● **Task directions**
Each line holding the word "model" counts once; give the total and nothing more.

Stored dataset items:
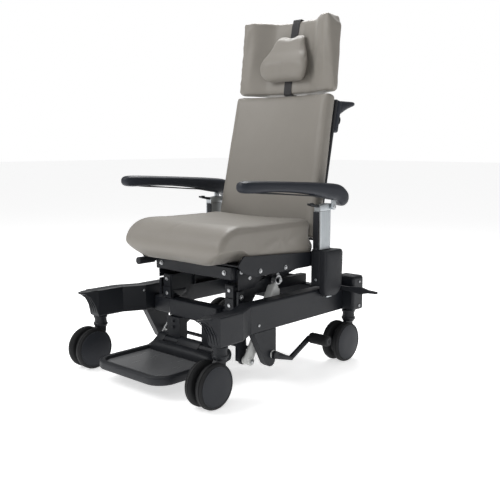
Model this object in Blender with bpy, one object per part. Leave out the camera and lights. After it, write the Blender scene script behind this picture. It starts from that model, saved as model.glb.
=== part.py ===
"""Sit to stand lift: a padded chair on a scissor lift, with twin castors and a folding footplate.

X points to the sitter's left, -Y to the front and +Z up; the floor is z = 0. Metres throughout.
"""
import bpy
import bmesh
from math import asin, atan2, cos, pi, radians, sin, tan
from mathutils import Matrix, Vector

# ---- fits ------------------------------------------------------------------------------------
GAP = 0.0003               # two pieces bolted or resting face to face
RUN = 0.0005               # a pin in its bore, or a roller in its track

# ---- castors ---------------------------------------------------------------------------------
WHEEL_R = 0.075
WHEEL_W = 0.030
WHEEL_GAP = 0.018          # between the twin wheels
TRAIL = 0.050              # axle ahead of the swivel
STEM_R = 0.0225
AXLE_R = 0.008
STEM_X = 0.3155
STEM_Y = (-0.3025, 0.4025) # front and rear swivels

# ---- base frame ------------------------------------------------------------------------------
BEAM_Z0, BEAM_Z1 = 0.190, 0.290
BEAM_X0, BEAM_X1 = 0.245, 0.300
HORN_Y = -0.397            # front tip of a side beam
HORN_X = 0.310
REAR_BOX = (0.268, 0.352, 0.380, 0.448, 0.320)   # x0, x1, y0, y1, top
FRONT_BAR = (-0.100, -0.055, 0.185, 0.245)       # y0, y1, z0, z1
REAR_BAR = (0.315, 0.355, 0.200, 0.283)
SLEEVE_X = 0.125
SLEEVE_Y = -0.130

# ---- scissor lift ----------------------------------------------------------------------------
ARM_L = 0.400              # pivot to roller
ARM_DEEP = 0.028
ARM_THICK = 0.012
PIVOT_Y = -0.080
PIVOT_Z = 0.302            # arm pivot on the base
LIFT_FOLD = 0.088          # height of the carriage pivot above the base pivot, folded
OUTER_X = 0.1855           # inner face of the outer arms
INNER_X = 0.118            # inner face of the inner arms
PIN_R = 0.007
ROLLER_R = 0.014
CHANNEL_WALL = 0.004

# ---- lift actuator, on the sitter's left -----------------------------------------------------
ACT_X = 0.222
ACT_FOOT = (-0.071, 0.070) # y, z of its lower pivot
ACT_R = 0.019
ACT_ARM = 0.165            # its pin along the outer arm
ACT_BODY = 0.255           # top of the motor body above its lower pivot
ACT_EYE = 0.0125           # loose eye round the arm's pin

# ---- seat ------------------------------------------------------------------------------------
SEAT_X = 0.250
SEAT_Y0, SEAT_Y1 = -0.240, 0.252
SEAT_Z0, SEAT_Z1 = 0.415, 0.546
NOSE = (0.100, 0.078)      # length and height of the cushion's rounded nose
PAN_Y0, PAN_Y1 = -0.130, 0.290
PAN_WALL = 0.006
PAN_X = SEAT_X + RUN + PAN_WALL
PAN_LIP = 0.034            # height of the pan's side walls above its sheet, at the front
SKIRT_Z = 0.372
TILT = (-0.115, 0.398)     # y, z of the seat's tilt axis

# ---- back and headrest -----------------------------------------------------------------------
BACK_PIVOT = (0.305, 0.430)
BACK_LEAN = radians(11.4)
BACK_X = (0.260, 0.242)           # half width of the cushion at its bottom and top
BACK_H0, BACK_H1 = 0.030, 0.590   # cushion, measured up the back from its pivot
BACK_D0, BACK_D1 = -0.069, -0.010 # front and rear of the cushion, across the back
BACK_HOLLOW = 0.022
SHELL_X = 0.2395
SHELL_T = 0.012
HEAD_H0, HEAD_H1 = 0.5935, 0.898
HEAD_D = -0.018                   # front of the headrest pad at its middle
HEAD_T = 0.048
HEAD_LOW = (0.250, -0.050)        # half width and front of the wings, at the bottom
HEAD_TOP = (0.215, -0.105)        # and at the top
STAY_X = 0.060
STAY_R = 0.006

# ---- arms ------------------------------------------------------------------------------------
POST_X = (0.268, 0.300)
POST_Y = (0.236, 0.298)
POST_TOP = 0.600
ARM_PIVOT = (0.306, 0.592)
ARM_X = (0.272, 0.325)
COVER_X1 = 0.334
COVER_Y = (0.230, 0.340)
COVER_Z = (0.262, 0.435)

# ---- footplate -------------------------------------------------------------------------------
FOOT_HINGE = (-0.130, 0.090)
FOOT_R = 0.028
FOOT_X = 0.181
FOOT_Y0 = -0.441
FOOT_Z0, FOOT_Z1 = 0.050, 0.080
HANGER_X = (0.058, 0.128)

# ---- brakes and levers -----------------------------------------------------------------------
BRAKE = (-0.022, 0.098)
BRAKE_R = 0.007
PEDAL_TIP = (0.174, 0.121)
PEDAL_X = 0.392
SIDE_LEVER = (0.302, 0.361, 0.280)
SIDE_LEVER_TIP = 0.470

COLOURS = {                # base colour, roughness, metallic
    "satin_frame": ((0.030, 0.033, 0.040), 0.45, 0.3),
    "beam_coat": ((0.030, 0.033, 0.040), 0.45, 0.3),
    "black_plastic": ((0.015, 0.016, 0.018), 0.55, 0.0),
    "rubber": ((0.012, 0.012, 0.013), 0.8, 0.0),
    "grey_vinyl": ((0.27, 0.25, 0.22), 0.5, 0.0),
    "arm_pad": ((0.022, 0.026, 0.036), 0.6, 0.0),
    "aluminium": ((0.62, 0.65, 0.67), 0.35, 0.9),
    "light_grey_plastic": ((0.62, 0.63, 0.62), 0.45, 0.0),
    "steel": ((0.55, 0.55, 0.55), 0.3, 1.0),
    "webbing": ((0.02, 0.02, 0.02), 0.9, 0.0),
}
SIDES = (("left", 1), ("right", -1))


# ---- helpers ---------------------------------------------------------------------------------
def clear_scene():
    for old in list(bpy.data.objects):
        bpy.data.objects.remove(old, do_unlink=True)


def material(name):
    """Return the named Principled material, made once."""
    found = bpy.data.materials.get(name)
    if found:
        return found
    colour, roughness, metallic = COLOURS[name]
    made = bpy.data.materials.new(name)
    made.use_nodes = True
    shader = made.node_tree.nodes["Principled BSDF"]
    shader.inputs["Base Color"].default_value = (*colour, 1)
    shader.inputs["Roughness"].default_value = roughness
    shader.inputs["Metallic"].default_value = metallic
    return made


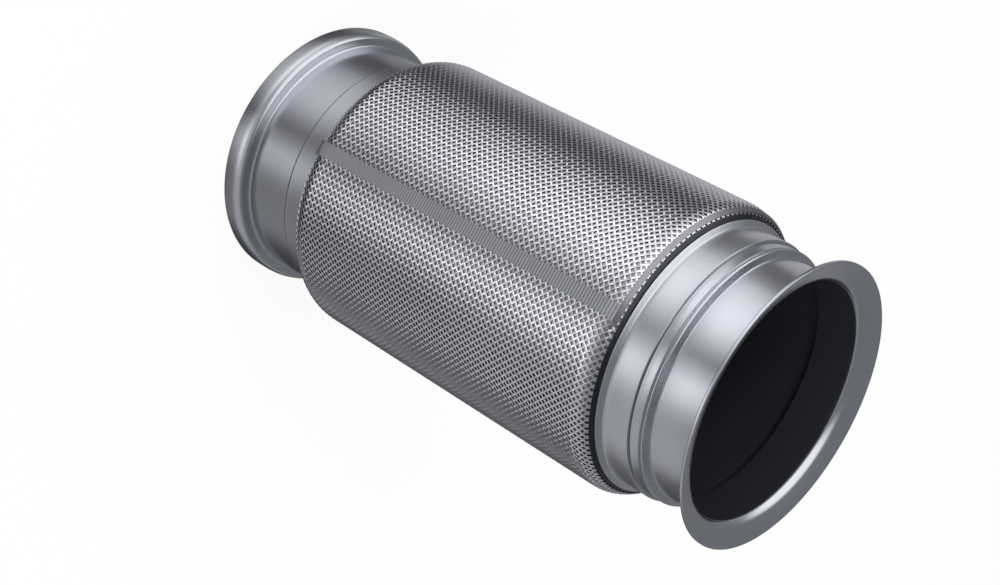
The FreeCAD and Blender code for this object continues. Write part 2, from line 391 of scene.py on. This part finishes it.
def facing(along):
    """Tilt in radians, up from level, in which the braid faces at a length along its outline."""
    if along < lower_turn:
        return (along - lower_turn) / shoulder_radius
    return max(0.0, along - lower_turn - straight) / shoulder_radius


def painted_side_shade(material, low, high, dark):
    """Painted shade: darkens a steel on faces that turn away from straight out, between two shares
    of facing.
    """
    tree = material.node_tree
    shader = tree.nodes["Principled BSDF"]
    bare_colour = shader.inputs["Base Color"].links[0].from_socket
    place, level = across_axis(tree)
    out = tree.nodes.new("ShaderNodeVectorMath")
    out.operation = "NORMALIZE"
    tree.links.new(level, out.inputs[0])
    share = tree.nodes.new("ShaderNodeVectorMath")
    share.operation = "DOT_PRODUCT"
    tree.links.new(out.outputs["Vector"], share.inputs[0])
    tree.links.new(place.outputs["Normal"], share.inputs[1])
    edge = tree.nodes.new("ShaderNodeMapRange")
    edge.inputs["From Min"].default_value = low
    edge.inputs["From Max"].default_value = high
    tree.links.new(share.outputs["Value"], edge.inputs["Value"])
    shade = mixed(tree, edge.outputs["Result"], dark, bare_colour)
    tree.links.new(shade, shader.inputs["Base Color"])


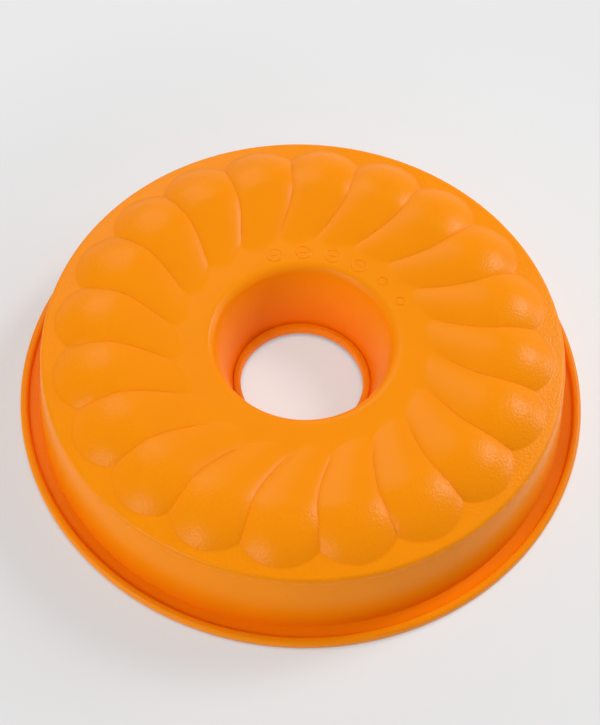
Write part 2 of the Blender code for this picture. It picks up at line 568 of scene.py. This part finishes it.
def silicone():
    """Satin silicone: faint mottling, a pebble grain on the noses, fine creases and a deeper foot,
    the creases and foot darkened by painted shade.
    """
    finish = bpy.context.scene.mould_silicone
    material = bpy.data.materials.new("orange_silicone")
    material.use_nodes = True
    tree = material.node_tree
    shader = tree.nodes["Principled BSDF"]
    place = tree.nodes.new("ShaderNodeTexCoord").outputs["Object"]
    radius, height = around_axis(tree, place)
    grained = between(radius, GRAIN_START_RADIUS, GRAIN_FULL_RADIUS)
    grained = grained * between(height, GRAIN_LOW_HEIGHT, GRAIN_HIGH_HEIGHT)

    # Creases in the valleys and round the noses: dented by the bump, and darkened with painted
    # shade
    lift = stored(tree, FLUTE_LIFT) - LIFT_SHIFT
    valley = bell(stored(tree, VALLEY_NEAR) - VALLEY_REACH, finish.crease_width)
    valley = valley * between(lift, CREASE_START_LIFT, CREASE_FULL_LIFT)
    outline = bell(lift, finish.crease_width)
    outline = outline * between(radius, OUTLINE_START_RADIUS, OUTLINE_FULL_RADIUS) * OUTLINE_SHARE
    crease = (valley + outline).math("MINIMUM", 1.0)

    # Painted shade: the colour darkens and reddens towards the foot of the wall and of the cone,
    # without the rim's bead and the lip
    foot = 1.0 - between(height, FOOT_SHADE_HEIGHT, FOOT_SHADE_END_HEIGHT)
    foot = foot * (1.0 - between(radius, BEAD_RADIUS - EDGE_BLEND, BEAD_RADIUS))
    above_lip = between(height, LIP_HEIGHT - EDGE_BLEND, LIP_HEIGHT)
    foot = foot * between(radius, LIP_RADIUS - EDGE_BLEND, LIP_RADIUS).math("MAXIMUM", above_lip)

    mottle = object_noise(tree, place, MOTTLE_SCALE, 3.0)
    tint = tree.nodes.new("ShaderNodeMix")
    tint.data_type = "RGBA"
    colour = Vector(finish.colour)
    tint.inputs["A"].default_value = (*(colour * MOTTLE_DARK), 1.0)
    tint.inputs["B"].default_value = (*(colour * MOTTLE_BRIGHT), 1.0)
    tree.links.new(mottle.socket, tint.inputs["Factor"])
    # Painted shade towards the foot
    painted = tinted(tree, tint.outputs["Result"], foot, finish.foot_tint)
    # Painted shade in the creases
    painted = tinted(tree, painted, crease, finish.crease_tint)
    tree.links.new(painted, shader.inputs["Base Color"])

    pebbles = tree.nodes.new("ShaderNodeTexVoronoi")
    pebbles.feature = "SMOOTH_F1"
    pebbles.inputs["Scale"].default_value = 1.0 / finish.grain_size
    tree.links.new(place, pebbles.inputs["Vector"])
    pebble = Field(tree, pebbles.outputs["Distance"])
    fine = object_noise(tree, place, FINE_SCALE, 2.0)
    grain = pebble * -1.0 + fine * FINE_SHARE
    grain = grain * (grained * (1.0 - GRAIN_EVERYWHERE) + GRAIN_EVERYWHERE)
    relief = grain * (finish.grain_depth / MILLIMETRE)
    relief = relief - crease * (finish.crease_depth / MILLIMETRE)
    bump = tree.nodes.new("ShaderNodeBump")
    bump.inputs["Distance"].default_value = MILLIMETRE
    bump.inputs["Strength"].default_value = 1.0
    tree.links.new(relief.socket, bump.inputs["Height"])
    tree.links.new(bump.outputs["Normal"], shader.inputs["Normal"])

    swing = object_noise(tree, place, GLOSS_SCALE, 2.0) * GLOSS_SWING
    roughness = swing + (finish.roughness - GLOSS_SWING / 2) - grained * GRAIN_GLOSS
    tree.links.new(roughness.socket, shader.inputs["Roughness"])
    shader.inputs["Specular IOR Level"].default_value = SPECULAR_LEVEL
    shader.inputs["IOR"].default_value = SILICONE_IOR
    return material


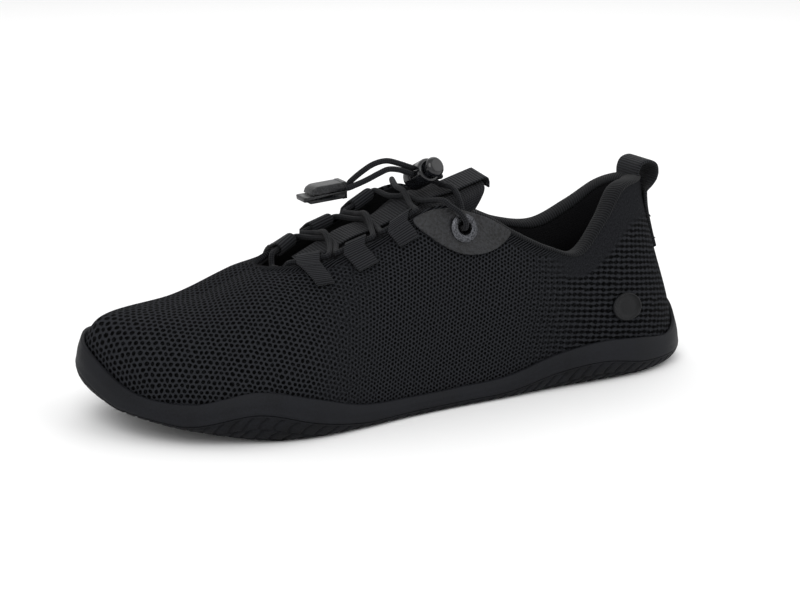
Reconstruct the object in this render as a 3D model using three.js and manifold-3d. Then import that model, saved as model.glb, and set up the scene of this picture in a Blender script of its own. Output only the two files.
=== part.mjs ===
// Low knitted running shoe, left foot, with elastic lacing and a cord lock.
// Millimetres. +X runs to the toe, +Y to the outer side of the foot, +Z up.
// The origin lies on the ground under the middle of the sole.
import * as THREE from "three";
import { mergeVertices } from "three/addons/utils/BufferGeometryUtils.js";
import Module from "manifold-3d";

const wasm = await Module();
wasm.setup();

// Driving sizes
const shoeLength = 285;
const shoeWidth = 104;
const topHeight = 87; // finished top edge at the back of the heel
const gap = 0.3; // clearance between pieces that touch on the real shoe

const treadPlate = 2.4;
const cupPlate = 2.5;
const strobelBoard = 0.8;
const soleWall = 3.8; // from the outline of the sole in to the knit
const cupWall = 1.5; // inner wall of the cup behind the tread flank
const lipThickness = 1.9;

const knitThickness = 1.8;
const liningThickness = 1.0;
const stiffenerThickness = 0.9;
const collarFoam = 5.5;
const insoleThickness = 3.6;
const tongueThickness = 4.5;
const bindingHeight = 2.6;

const laceDiameter = 2.5;
const loopWidth = 10;
const loopLength = 13;
const loopSkew = 0.75;
const webbing = 1.2;
const eyeletBore = 5.6;
const eyeletFlange = 12.6;
const patchThickness = 1.0;
const ribbonWidth = 15.5;
const ribbonThickness = 0.9;
const tabWidth = 18;
const tabThickness = 1.4;
const badgeWidth = 17;
const badgeHeight = 12;

const toggleDiameter = 11;
const toggleLength = 14;
const plungerDiameter = 7.6;
const plungerTravel = 2.4;
const clipLength = 20;
const clipWidth = 9.4;
const clipHeight = 7.5;

// The last: one line for each station, from the heel (first) to the toe (last).
// x and y of the sole's outline, height of the sole's lip, height of the parting line,
// how far the tread tucks in under the outline, x y z of the top line, lean of the wall
// at the top line in degrees.
const outerSide = [
  [-142.5, 0, 24.5, 6.5, 10, -121, 0, 87, 78],
  [-138, 14, 17.5, 6.5, 9, -113.5, 12, 87.5, 78],
  [-125.5, 26, 14.5, 6.5, 8.5, -101, 19, 85.5, 77],
  [-107, 33.3, 17, 7, 8, -89, 24, 73, 74],
  [-84, 36.4, 18.6, 10.4, 8, -75, 27, 60.5, 76],
  [-60, 37, 16, 8.7, 7.5, -59, 28, 64.5, 72],
  [-35, 37.6, 9.6, 3.6, 5, -42, 27.5, 72.8, 66],
  [-10, 39.2, 8.4, 3, 4, -26, 26, 82, 60],
  [14, 42.3, 8.4, 3, 4, -5, 22.5, 85.5, 50],
  [38, 47.4, 10, 3.2, 5, 20, 20, 73.5, 44],
  [62, 51.8, 16.7, 7.6, 7, 45, 17.5, 65.6, 38],
  [87, 49.3, 21.5, 13.8, 9, 66, -5, 62, 0],
  [112, 37.5, 17, 9, 11, 90, -9, 51, 0],
  [132, 17, 20, 10.5, 12, 114, -12, 47.5, 5],
  [142.5, -13, 33.5, 22, 16, 132.5, -13, 45.6, 12],
];
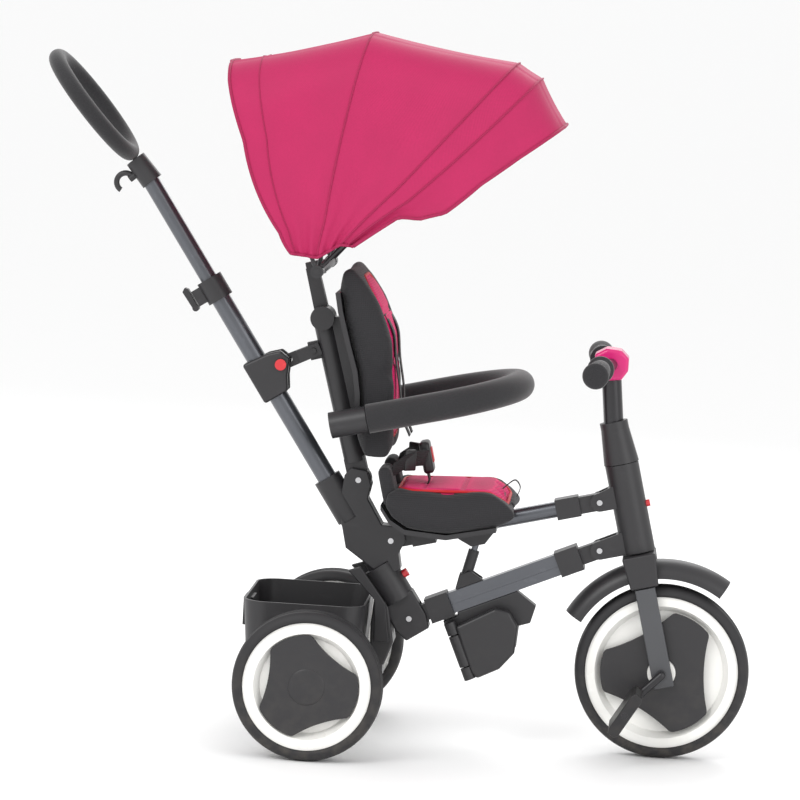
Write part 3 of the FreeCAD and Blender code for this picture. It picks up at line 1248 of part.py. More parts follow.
# ---------------------------------------------------------------- checks and export
doc.recompute()
failed = [item.Name for item in doc.Objects if {"Invalid", "Error"} & set(item.State)]
if failed:
    raise RuntimeError(f"these failed: {failed}")
total = FreeCAD.BoundBox()
os.makedirs("parts", exist_ok=True)
for piece in exported:
    shape = piece.Shape
    if shape.isNull() or not shape.isValid() or not shape.Solids:
        raise RuntimeError(f"{piece.Label} has no valid solid")
    total.add(shape.BoundBox)
    shape.exportStep(os.path.join("parts", piece.Label + ".step"))
print(len(exported), "nodes; box", total)
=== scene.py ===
"""A children's push tricycle: tyres, canopy, cushions, harness, trim and every finish, around the CAD frame."""

from math import acos, cos, hypot, pi, radians, sin, tan

import bmesh
import bpy
from mathutils import Matrix, Vector, noise
from mathutils.bvhtree import BVHTree


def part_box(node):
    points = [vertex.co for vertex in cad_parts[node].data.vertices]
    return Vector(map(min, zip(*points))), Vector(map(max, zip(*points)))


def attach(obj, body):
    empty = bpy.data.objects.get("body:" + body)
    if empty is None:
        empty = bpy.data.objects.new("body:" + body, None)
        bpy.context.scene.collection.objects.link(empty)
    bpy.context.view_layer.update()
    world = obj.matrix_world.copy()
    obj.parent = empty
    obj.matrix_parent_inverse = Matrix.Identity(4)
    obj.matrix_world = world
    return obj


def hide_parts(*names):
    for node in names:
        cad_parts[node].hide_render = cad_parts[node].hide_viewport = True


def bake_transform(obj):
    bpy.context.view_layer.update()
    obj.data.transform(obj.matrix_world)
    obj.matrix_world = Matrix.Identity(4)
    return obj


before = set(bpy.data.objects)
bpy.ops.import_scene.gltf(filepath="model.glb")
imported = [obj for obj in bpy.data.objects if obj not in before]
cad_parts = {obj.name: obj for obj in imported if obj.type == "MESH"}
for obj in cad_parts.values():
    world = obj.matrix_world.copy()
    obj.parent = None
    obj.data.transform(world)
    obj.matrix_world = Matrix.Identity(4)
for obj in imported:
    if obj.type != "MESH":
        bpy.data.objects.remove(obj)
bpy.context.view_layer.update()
MM = 0.001
SIDES = {"right": -1, "left": 1}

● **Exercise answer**
3